The request: Consider the listing below. Extract exactly the lines from the line containing "bottom), (0, bottom))" to the line containing "obj.parent = None", both included.

Dataset records:
|---|

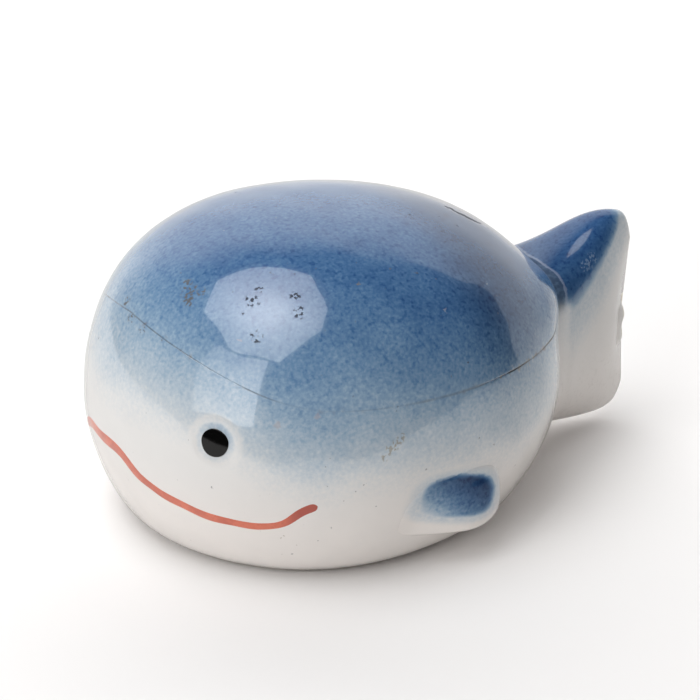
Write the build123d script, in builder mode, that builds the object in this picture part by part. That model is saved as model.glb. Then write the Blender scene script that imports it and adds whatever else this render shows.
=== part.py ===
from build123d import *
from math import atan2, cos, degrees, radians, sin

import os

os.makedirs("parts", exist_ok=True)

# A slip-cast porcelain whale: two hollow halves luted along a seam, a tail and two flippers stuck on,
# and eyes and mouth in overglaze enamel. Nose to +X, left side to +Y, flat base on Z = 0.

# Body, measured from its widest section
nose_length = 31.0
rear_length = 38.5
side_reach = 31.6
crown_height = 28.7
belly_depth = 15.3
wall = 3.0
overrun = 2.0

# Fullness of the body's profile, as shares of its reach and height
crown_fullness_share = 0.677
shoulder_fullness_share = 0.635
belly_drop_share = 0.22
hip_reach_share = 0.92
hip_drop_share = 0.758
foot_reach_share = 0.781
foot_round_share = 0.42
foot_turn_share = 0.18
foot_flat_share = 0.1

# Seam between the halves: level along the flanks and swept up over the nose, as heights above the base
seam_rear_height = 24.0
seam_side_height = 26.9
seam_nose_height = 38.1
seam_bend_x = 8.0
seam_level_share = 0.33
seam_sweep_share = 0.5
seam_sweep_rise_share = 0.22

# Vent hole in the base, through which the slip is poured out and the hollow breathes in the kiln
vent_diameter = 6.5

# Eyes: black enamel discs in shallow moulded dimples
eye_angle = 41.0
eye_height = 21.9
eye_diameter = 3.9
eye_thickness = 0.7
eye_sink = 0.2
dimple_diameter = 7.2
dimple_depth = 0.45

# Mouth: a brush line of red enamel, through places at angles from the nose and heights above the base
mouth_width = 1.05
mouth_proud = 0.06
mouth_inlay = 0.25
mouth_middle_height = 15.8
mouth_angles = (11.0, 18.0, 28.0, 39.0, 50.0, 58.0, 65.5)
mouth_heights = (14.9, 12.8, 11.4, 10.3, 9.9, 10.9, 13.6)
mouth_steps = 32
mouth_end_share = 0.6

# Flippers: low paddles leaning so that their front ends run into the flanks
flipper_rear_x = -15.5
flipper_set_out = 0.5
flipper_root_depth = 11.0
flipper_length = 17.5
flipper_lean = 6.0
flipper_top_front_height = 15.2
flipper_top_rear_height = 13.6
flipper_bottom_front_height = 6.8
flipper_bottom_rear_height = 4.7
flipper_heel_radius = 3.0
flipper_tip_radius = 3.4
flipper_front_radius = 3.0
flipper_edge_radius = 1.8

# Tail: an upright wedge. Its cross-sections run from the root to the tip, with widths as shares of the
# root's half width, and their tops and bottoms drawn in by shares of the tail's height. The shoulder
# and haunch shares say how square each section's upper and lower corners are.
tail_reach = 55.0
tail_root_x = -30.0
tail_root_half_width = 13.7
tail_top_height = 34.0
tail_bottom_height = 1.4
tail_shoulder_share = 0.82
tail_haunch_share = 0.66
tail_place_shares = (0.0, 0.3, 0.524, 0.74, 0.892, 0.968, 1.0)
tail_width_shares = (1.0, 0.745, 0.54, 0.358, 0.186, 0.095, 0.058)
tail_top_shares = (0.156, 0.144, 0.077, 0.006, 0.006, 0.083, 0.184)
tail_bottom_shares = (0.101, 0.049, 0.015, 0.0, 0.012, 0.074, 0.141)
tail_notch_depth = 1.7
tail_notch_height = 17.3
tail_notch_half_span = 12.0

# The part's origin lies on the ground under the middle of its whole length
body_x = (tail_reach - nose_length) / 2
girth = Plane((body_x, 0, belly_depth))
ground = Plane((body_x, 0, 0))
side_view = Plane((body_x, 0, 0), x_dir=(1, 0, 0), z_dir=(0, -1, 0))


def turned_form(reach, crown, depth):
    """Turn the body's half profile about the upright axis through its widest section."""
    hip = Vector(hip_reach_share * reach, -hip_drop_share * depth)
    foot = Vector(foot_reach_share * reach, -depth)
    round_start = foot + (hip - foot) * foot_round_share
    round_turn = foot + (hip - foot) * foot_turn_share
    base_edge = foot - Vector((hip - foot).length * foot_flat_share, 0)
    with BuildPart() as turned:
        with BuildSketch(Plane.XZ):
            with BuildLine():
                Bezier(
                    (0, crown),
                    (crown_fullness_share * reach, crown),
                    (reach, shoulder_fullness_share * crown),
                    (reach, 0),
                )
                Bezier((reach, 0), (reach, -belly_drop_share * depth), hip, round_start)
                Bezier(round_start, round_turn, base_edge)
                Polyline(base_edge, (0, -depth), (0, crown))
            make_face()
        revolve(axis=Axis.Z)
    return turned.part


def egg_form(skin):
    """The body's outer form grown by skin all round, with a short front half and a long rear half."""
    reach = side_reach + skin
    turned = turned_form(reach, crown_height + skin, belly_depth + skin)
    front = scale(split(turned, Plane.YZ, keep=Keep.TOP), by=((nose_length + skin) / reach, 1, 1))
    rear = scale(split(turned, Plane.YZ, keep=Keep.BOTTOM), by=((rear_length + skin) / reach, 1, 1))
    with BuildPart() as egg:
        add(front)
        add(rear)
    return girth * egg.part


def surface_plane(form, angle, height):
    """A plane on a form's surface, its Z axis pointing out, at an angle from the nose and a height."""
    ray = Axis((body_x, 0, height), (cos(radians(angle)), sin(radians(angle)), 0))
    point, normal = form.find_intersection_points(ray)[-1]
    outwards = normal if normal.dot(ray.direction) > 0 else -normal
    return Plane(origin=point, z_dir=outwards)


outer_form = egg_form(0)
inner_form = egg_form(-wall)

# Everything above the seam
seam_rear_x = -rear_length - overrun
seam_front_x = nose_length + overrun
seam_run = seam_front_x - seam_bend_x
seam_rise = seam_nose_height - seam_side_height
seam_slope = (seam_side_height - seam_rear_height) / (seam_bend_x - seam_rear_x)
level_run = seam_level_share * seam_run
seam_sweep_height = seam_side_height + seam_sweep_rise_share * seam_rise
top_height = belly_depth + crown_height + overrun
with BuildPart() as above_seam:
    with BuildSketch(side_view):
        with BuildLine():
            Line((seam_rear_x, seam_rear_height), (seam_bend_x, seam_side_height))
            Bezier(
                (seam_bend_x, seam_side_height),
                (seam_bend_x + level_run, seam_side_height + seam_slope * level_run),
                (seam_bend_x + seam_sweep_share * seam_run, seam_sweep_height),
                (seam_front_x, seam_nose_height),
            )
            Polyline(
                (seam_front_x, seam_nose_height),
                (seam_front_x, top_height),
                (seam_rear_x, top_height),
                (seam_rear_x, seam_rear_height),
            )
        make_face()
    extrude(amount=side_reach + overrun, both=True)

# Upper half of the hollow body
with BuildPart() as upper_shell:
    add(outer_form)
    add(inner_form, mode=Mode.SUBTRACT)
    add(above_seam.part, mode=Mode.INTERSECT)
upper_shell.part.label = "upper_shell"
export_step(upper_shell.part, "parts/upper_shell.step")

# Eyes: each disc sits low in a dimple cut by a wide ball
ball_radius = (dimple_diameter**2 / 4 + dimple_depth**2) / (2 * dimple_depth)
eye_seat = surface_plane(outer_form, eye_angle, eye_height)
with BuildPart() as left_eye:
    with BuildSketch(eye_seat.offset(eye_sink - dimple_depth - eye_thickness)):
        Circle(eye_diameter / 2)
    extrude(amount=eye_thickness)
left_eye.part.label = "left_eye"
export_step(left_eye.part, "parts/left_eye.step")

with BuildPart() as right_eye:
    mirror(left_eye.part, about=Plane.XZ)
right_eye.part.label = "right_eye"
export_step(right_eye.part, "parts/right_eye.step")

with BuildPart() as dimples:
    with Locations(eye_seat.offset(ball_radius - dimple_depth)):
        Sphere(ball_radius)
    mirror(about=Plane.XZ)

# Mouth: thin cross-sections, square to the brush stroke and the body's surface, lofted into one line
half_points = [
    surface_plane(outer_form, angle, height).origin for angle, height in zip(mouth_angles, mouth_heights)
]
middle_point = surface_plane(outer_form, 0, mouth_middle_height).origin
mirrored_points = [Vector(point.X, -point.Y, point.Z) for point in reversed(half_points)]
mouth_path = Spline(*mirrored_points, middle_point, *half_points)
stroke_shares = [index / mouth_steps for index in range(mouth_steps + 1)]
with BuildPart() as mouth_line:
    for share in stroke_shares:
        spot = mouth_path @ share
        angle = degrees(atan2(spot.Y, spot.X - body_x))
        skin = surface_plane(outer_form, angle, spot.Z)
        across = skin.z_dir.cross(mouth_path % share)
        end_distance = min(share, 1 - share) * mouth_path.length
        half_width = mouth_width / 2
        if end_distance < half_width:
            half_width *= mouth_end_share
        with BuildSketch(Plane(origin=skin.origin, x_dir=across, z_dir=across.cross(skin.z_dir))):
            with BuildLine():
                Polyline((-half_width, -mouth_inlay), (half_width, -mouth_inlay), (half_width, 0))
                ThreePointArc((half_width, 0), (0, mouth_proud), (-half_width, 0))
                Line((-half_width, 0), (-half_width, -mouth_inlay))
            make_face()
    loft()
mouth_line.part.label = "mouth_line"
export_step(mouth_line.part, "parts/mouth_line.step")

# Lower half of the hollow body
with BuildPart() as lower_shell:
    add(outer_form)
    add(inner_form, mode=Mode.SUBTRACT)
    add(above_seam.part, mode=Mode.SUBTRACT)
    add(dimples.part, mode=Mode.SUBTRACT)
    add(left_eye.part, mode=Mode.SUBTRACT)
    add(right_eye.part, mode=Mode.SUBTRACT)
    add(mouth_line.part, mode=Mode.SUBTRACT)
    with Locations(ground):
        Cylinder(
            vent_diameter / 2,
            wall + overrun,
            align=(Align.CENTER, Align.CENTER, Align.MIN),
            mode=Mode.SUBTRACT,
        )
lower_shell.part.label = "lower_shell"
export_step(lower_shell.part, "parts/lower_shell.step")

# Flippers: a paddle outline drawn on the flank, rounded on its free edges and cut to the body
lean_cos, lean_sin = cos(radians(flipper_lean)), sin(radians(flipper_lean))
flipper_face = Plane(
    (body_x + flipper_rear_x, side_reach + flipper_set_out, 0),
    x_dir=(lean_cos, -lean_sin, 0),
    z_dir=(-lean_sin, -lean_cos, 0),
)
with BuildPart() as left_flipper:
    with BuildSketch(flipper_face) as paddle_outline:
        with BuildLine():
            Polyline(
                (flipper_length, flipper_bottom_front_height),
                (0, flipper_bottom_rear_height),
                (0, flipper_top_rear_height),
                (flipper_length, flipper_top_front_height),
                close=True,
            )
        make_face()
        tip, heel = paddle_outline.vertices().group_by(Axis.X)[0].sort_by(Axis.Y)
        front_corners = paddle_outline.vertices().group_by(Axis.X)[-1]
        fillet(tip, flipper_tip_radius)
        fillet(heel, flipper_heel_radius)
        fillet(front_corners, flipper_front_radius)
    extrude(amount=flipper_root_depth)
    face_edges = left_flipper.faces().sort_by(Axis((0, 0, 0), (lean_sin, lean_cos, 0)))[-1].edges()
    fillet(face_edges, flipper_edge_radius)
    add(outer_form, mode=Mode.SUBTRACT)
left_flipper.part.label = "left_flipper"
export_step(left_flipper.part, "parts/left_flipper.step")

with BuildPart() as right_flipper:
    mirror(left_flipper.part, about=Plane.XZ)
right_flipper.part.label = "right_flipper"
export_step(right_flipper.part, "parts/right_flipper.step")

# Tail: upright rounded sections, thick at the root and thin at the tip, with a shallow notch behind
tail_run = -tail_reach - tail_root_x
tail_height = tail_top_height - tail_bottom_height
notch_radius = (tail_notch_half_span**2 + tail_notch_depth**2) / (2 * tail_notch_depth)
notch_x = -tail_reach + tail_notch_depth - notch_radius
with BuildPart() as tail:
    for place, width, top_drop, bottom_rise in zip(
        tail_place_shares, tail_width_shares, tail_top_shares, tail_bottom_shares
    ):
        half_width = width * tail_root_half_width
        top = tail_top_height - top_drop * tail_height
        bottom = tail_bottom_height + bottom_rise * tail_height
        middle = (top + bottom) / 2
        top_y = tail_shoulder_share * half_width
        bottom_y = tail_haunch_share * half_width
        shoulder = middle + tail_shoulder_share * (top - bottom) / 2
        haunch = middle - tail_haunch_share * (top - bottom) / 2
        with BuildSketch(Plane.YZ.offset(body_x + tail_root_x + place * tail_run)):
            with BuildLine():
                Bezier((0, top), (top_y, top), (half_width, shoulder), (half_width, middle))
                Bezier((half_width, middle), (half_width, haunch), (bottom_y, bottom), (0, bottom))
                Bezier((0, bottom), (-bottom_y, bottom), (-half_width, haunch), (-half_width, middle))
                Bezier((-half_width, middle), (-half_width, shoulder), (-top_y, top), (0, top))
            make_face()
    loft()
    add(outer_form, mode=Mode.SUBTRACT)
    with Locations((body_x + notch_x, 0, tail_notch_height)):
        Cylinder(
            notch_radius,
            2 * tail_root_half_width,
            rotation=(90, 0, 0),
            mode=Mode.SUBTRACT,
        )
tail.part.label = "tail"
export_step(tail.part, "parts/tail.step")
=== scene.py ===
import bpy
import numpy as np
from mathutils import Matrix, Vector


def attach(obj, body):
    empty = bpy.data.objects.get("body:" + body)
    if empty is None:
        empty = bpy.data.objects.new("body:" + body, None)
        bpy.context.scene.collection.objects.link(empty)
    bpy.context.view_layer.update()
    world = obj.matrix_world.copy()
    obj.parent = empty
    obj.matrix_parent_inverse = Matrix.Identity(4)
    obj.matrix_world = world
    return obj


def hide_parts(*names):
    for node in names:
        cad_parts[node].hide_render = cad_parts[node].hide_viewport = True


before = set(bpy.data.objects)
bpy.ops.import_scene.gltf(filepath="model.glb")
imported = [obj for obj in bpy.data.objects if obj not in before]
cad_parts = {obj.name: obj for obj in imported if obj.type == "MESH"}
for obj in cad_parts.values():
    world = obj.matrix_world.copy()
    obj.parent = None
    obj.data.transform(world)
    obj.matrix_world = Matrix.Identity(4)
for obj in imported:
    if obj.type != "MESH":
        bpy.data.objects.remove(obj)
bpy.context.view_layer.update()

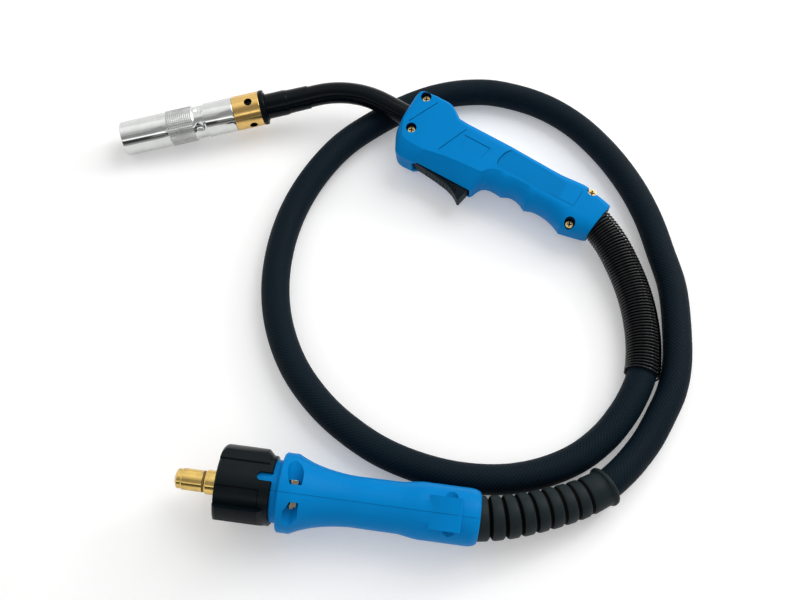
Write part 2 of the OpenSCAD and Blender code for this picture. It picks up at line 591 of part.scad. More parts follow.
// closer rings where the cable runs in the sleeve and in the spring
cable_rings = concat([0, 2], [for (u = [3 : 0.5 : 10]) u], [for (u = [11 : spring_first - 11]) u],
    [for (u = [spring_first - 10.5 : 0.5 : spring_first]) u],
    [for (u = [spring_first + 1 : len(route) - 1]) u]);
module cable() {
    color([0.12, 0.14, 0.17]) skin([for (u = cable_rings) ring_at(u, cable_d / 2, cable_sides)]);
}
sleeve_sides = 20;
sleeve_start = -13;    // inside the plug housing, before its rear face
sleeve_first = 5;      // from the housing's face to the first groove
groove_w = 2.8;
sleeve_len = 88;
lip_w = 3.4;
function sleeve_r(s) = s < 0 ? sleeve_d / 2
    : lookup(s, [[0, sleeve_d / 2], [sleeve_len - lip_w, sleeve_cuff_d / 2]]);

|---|

Response below:
                Bezier((half_width, middle), (half_width, haunch), (bottom_y, bottom), (0, bottom))
                Bezier((0, bottom), (-bottom_y, bottom), (-half_width, haunch), (-half_width, middle))
                Bezier((-half_width, middle), (-half_width, shoulder), (-top_y, top), (0, top))
            make_face()
    loft()
    add(outer_form, mode=Mode.SUBTRACT)
    with Locations((body_x + notch_x, 0, tail_notch_height)):
        Cylinder(
            notch_radius,
            2 * tail_root_half_width,
            rotation=(90, 0, 0),
            mode=Mode.SUBTRACT,
        )
tail.part.label = "tail"
export_step(tail.part, "parts/tail.step")
=== scene.py ===
import bpy
import numpy as np
from mathutils import Matrix, Vector


def attach(obj, body):
    empty = bpy.data.objects.get("body:" + body)
    if empty is None:
        empty = bpy.data.objects.new("body:" + body, None)
        bpy.context.scene.collection.objects.link(empty)
    bpy.context.view_layer.update()
    world = obj.matrix_world.copy()
    obj.parent = empty
    obj.matrix_parent_inverse = Matrix.Identity(4)
    obj.matrix_world = world
    return obj


def hide_parts(*names):
    for node in names:
        cad_parts[node].hide_render = cad_parts[node].hide_viewport = True


before = set(bpy.data.objects)
bpy.ops.import_scene.gltf(filepath="model.glb")
imported = [obj for obj in bpy.data.objects if obj not in before]
cad_parts = {obj.name: obj for obj in imported if obj.type == "MESH"}
for obj in cad_parts.values():
    world = obj.matrix_world.copy()
    obj.parent = None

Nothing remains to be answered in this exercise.